In his Jackson Hole speech, Powell recalled that the review of the Fed’s monetary policy statement was initiated in early 2019.

The timing is significant. From December 2015, the Fed had begun to raise interest rates from the near-zero levels it had sent in place following the 2008 crash. This was in line with the claim that the measures it had introduced, including the purchases of trillions of dollars of Treasury bonds, were of an emergency character and would be gradually withdrawn once the economy started to return to “normal.”

In 2017 and 2018 there was a brief upturn in the US and world economy with the largest increase in gross domestic product since the period just prior to the financial crash and the Fed decided to press on in order to provide it with some room to manoeuvre in the event of another sharp downturn.

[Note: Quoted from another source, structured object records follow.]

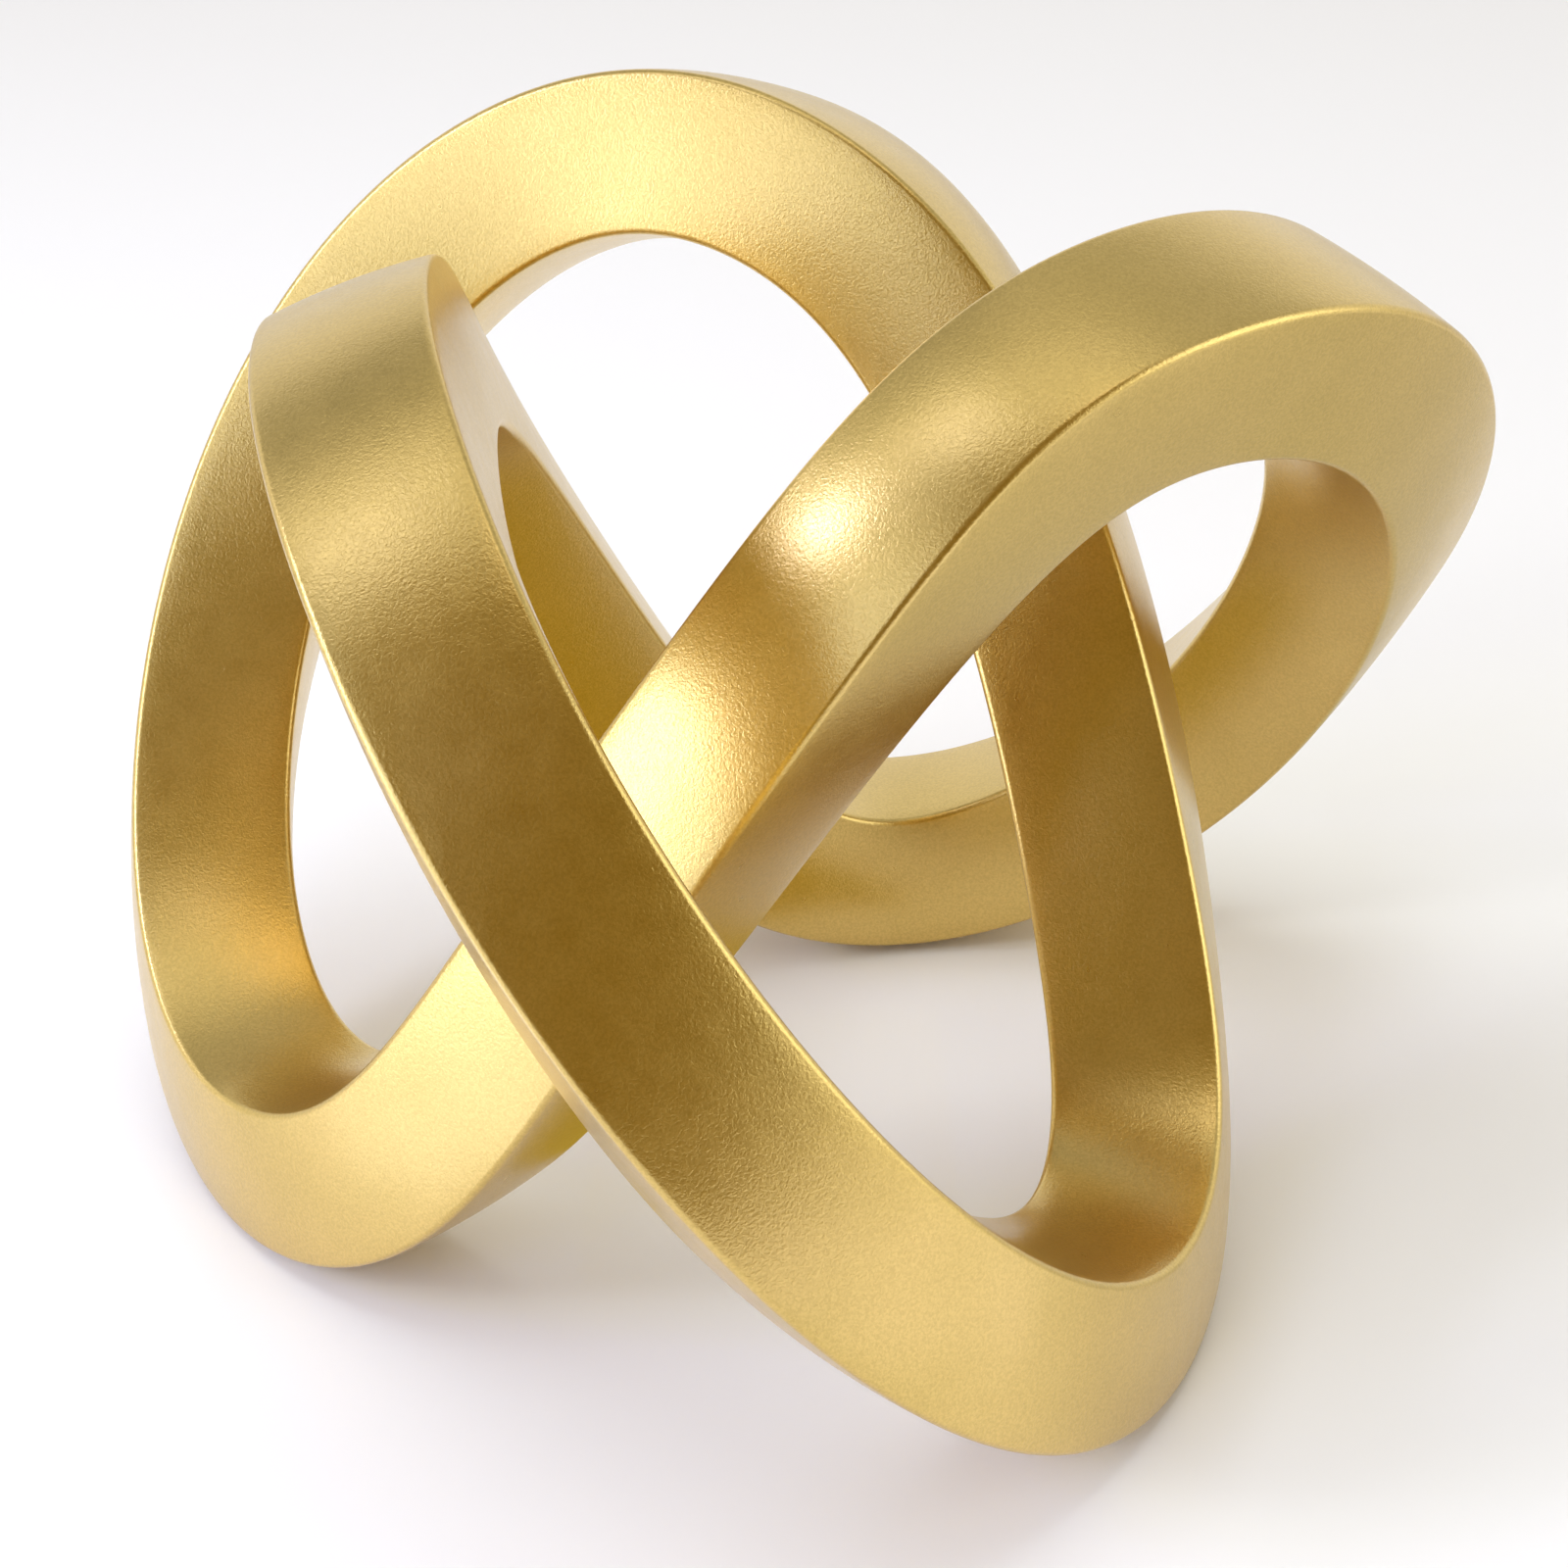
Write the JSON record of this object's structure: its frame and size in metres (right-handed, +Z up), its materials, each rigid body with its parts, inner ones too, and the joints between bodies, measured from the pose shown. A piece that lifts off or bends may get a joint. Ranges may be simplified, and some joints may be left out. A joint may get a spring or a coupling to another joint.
{
  "type": "knot sculpture",
  "caption": "Free-standing trefoil knot sculpture: a closed square band with softened edges, rising to peaks and resting on padded low turns.",
  "frame": {"origin": "on the plane that the pads rest on, under the middle of the overall box", "axes": "+Z up along the upright axis of threefold symmetry; +X to the right as seen in the picture; +Y away from the viewer"},
  "size_m": [0.19, 0.182, 0.1406],
  "materials": {
    "band": "satin gold metallic paint with a fine sandy grain over the casting",
    "dowel": "plain ground steel",
    "pad": "brown felt"
  },
  "bodies": {
    "root": {"band_casting_1": "band", "band_casting_2": "band", "band_casting_3": "band", "joint_1_dowel_1": "dowel", "joint_1_dowel_2": "dowel", "joint_2_dowel_1": "dowel", "joint_2_dowel_2": "dowel", "joint_3_dowel_1": "dowel", "joint_3_dowel_2": "dowel", "foot_pad_1": "pad", "foot_pad_2": "pad", "foot_pad_3": "pad"}
  },
  "joints": []
}
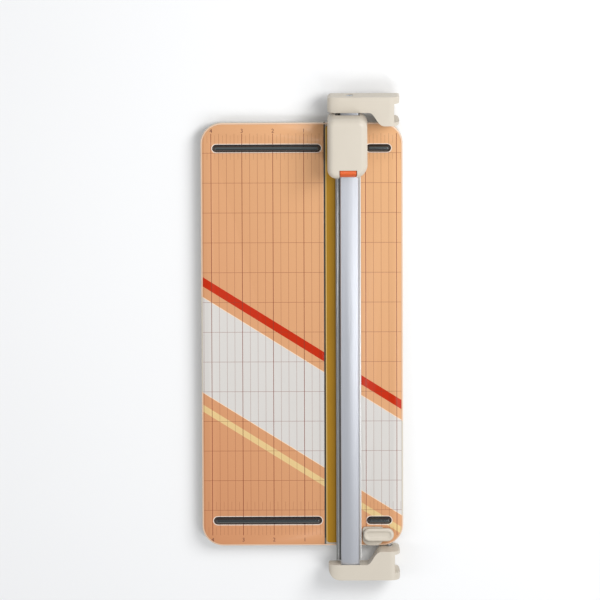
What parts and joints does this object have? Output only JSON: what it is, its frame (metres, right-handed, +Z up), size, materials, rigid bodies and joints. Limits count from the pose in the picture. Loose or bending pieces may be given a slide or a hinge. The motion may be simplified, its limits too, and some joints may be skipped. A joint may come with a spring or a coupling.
{
  "type": "rotary paper trimmer",
  "caption": "Portable rotary paper trimmer: ruled bed with paper guides, hinged aluminium rail, and a sliding carriage that presses a round blade onto a cutting strip.",
  "frame": {"origin": "middle of the footprint, on the surface that the rubber feet stand on", "axes": "+Z up, +Y along the rail towards the end where the carriage rests, +X towards the hinge side"},
  "size_m": [0.166, 0.4118, 0.0466],
  "materials": {
    "cream_plastic": "fine moulded satin",
    "printed_panel": "printed sheet under a thin clear film",
    "ochre_strip": "self-healing mat, matt",
    "black_plastic": "polished",
    "rubber": "matt",
    "steel": "zinc plated",
    "blade_steel": "ground and polished",
    "aluminium": "satin anodised, drawn lengthwise",
    "clear_plastic": "clear, slightly milky",
    "orange_plastic": "smooth moulded",
    "natural_plastic": "uncoloured acetal"
  },
  "bodies": {
    "base": {"base_tray": "cream_plastic", "bottom_cover": "cream_plastic", "deck_left": "printed_panel", "deck_right": "printed_panel", "cutting_strip": "ochre_strip", "latch_guide": "cream_plastic", "guide_bar_front_left": "black_plastic", "guide_bar_front_right": "black_plastic", "guide_bar_rear_left": "black_plastic", "guide_bar_rear_right": "black_plastic", "foot_front_left": "rubber", "foot_front_right": "rubber", "foot_rear_left": "rubber", "foot_rear_right": "rubber", "hinge_pin_front": "steel", "hinge_pin_rear": "steel", "cover_screw_1": "steel", "cover_screw_2": "steel", "cover_screw_3": "steel", "cover_screw_4": "steel", "cover_screw_5": "steel", "cover_screw_6": "steel"},
    "latch": {"latch_button": "cream_plastic"},
    "rail": {"rail_extrusion": "aluminium", "hold_down_strip": "clear_plastic", "grip_strip_left": "rubber", "grip_strip_right": "rubber", "bracket_front": "cream_plastic", "bracket_rear": "cream_plastic", "hinge_bush_front": "natural_plastic", "hinge_bush_rear": "natural_plastic", "rail_screw_front": "steel", "rail_screw_rear": "steel"},
    "carriage": {"carriage_chassis": "cream_plastic", "glide_pad_front": "natural_plastic", "glide_pad_rear": "natural_plastic", "press_spring_front": "steel", "press_spring_rear": "steel"},
    "press": {"press_cap": "cream_plastic", "blade_holder": "natural_plastic", "blade_axle": "steel", "holder_screw_front": "steel", "holder_screw_rear": "steel", "button_spring": "steel"},
    "blade": {"blade": "blade_steel", "blade_hub": "natural_plastic"},
    "button": {"release_button": "orange_plastic"}
  },
  "joints": [
    {"name": "rail_hinge", "type": "hinge", "parent": "base", "child": "rail", "pos_m": [0.0714, 0, 0.0088], "axis": [0, 1, 0], "range_deg": [0, 75]},
    {"name": "carriage_slide", "type": "slide", "parent": "rail", "child": "carriage", "axis": [0, -1, 0], "range_m": [0, 0.33]},
    {"name": "press_slide", "type": "slide", "parent": "carriage", "child": "press", "axis": [0, 0, -1], "range_m": [0, 0.003], "stiffness_N_per_m": 900, "springref_m": -0.002, "deforming": ["press_spring_front", "press_spring_rear"]},
    {"name": "blade_spin", "type": "hinge", "parent": "press", "child": "blade", "pos_m": [0.0271, 0.166, 0.0301], "axis": [1, 0, 0], "continuous": true},
    {"name": "button_press", "type": "slide", "parent": "press", "child": "button", "axis": [0, 0, -1], "range_m": [0, 0.002], "stiffness_N_per_m": 500, "springref_m": -0.0015, "deforming": ["button_spring"]},
    {"name": "latch_slide", "type": "slide", "parent": "base", "child": "latch", "axis": [-1, 0, 0], "range_m": [0, 0.0027]}
  ]
}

In 2018, it carried out four interest rate rises, each of 0.25 percentage points, and indicated there would be a further three such rises in 2019. It also stated it would continue winding down its holdings of financial assets, which had accumulated from around $800 billion prior to 2008 to more than $4 trillion, at the rate of $50 billion per month. In October 2019, Powell said the program of asset reductions was on “auto pilot.”

However, the orgy of financial speculation that had accelerated after 2008 had now become deeply entrenched in Wall Street and the entire financial system.

This meant that even very gradual moves to anything resembling what had previously been regarded as “normal” and the merest hint the supply of ultra-cheap money was an emergency measure, to be withdrawn at some point, produced a violent reaction.

It took the form of a sell-off on Wall Street in December 2018, recording its worst result for that month since 1931 in the midst the Great Depression. Together with a campaign in sections of the financial press, especially the Wall Street Journal, as well as the continued denunciations of Powell by US President Trump for keeping interest rates too high, this led to a U-turn.

In a speech in January 2019, Powell made clear that interest rate rises were off the agenda and the reduction of the Fed’s assets would be put on hold. This was followed by cuts in rates from the middle of 2019.

But Powell and the FOMC recognised this was not sufficient so long as there was even a trace of ambiguity remaining in the Fed’s policy framework. This led to the policy review the results of which were announced yesterday—a guarantee to the financial oligarchy that the ultra-cheap monetary policy, so essential to its operations, would continue indefinitely.

In his speech, Powell did not specifically deal with the measures initiated by the Fed in response to the meltdown of the financial system in mid-March when the Fed stepped in to act as the backstop for every area of the market.

It announced further massive purchases of Treasury bonds, the buying up of student loan and credit card debt, short-term commercial paper and initiating, for the first time, a program of buying corporate bonds, including from companies that had been junk-rated as a result of the pandemic

There were more than enough reassurances for Wall Street in the speech that these measures, described as temporary and to be withdrawn at some point, would also be permanent.

Powell noted that in previous times expansions in the economy typically ended in overheating and rising inflation but in the past period long expansions had been more likely to end with financial instability “prompting essential efforts to substantially increase the strength and resilience of the financial system.”

In another part of the speech, he said Fed policy was determined by risks to the economic outlook, “including potential risks to the financial system that could impede the attainment of our goals” and that to “counter these risks, we are prepared to use our full range of tools.”

There can be mistaking the essential content of the Fed’s adjustment to its statement of objectives. It makes clear that the orgy of speculation, leading to the creation of fabulous wealth at one pole and increasing poverty and misery at the other, is the official policy of the central financial arm of the capitalist state.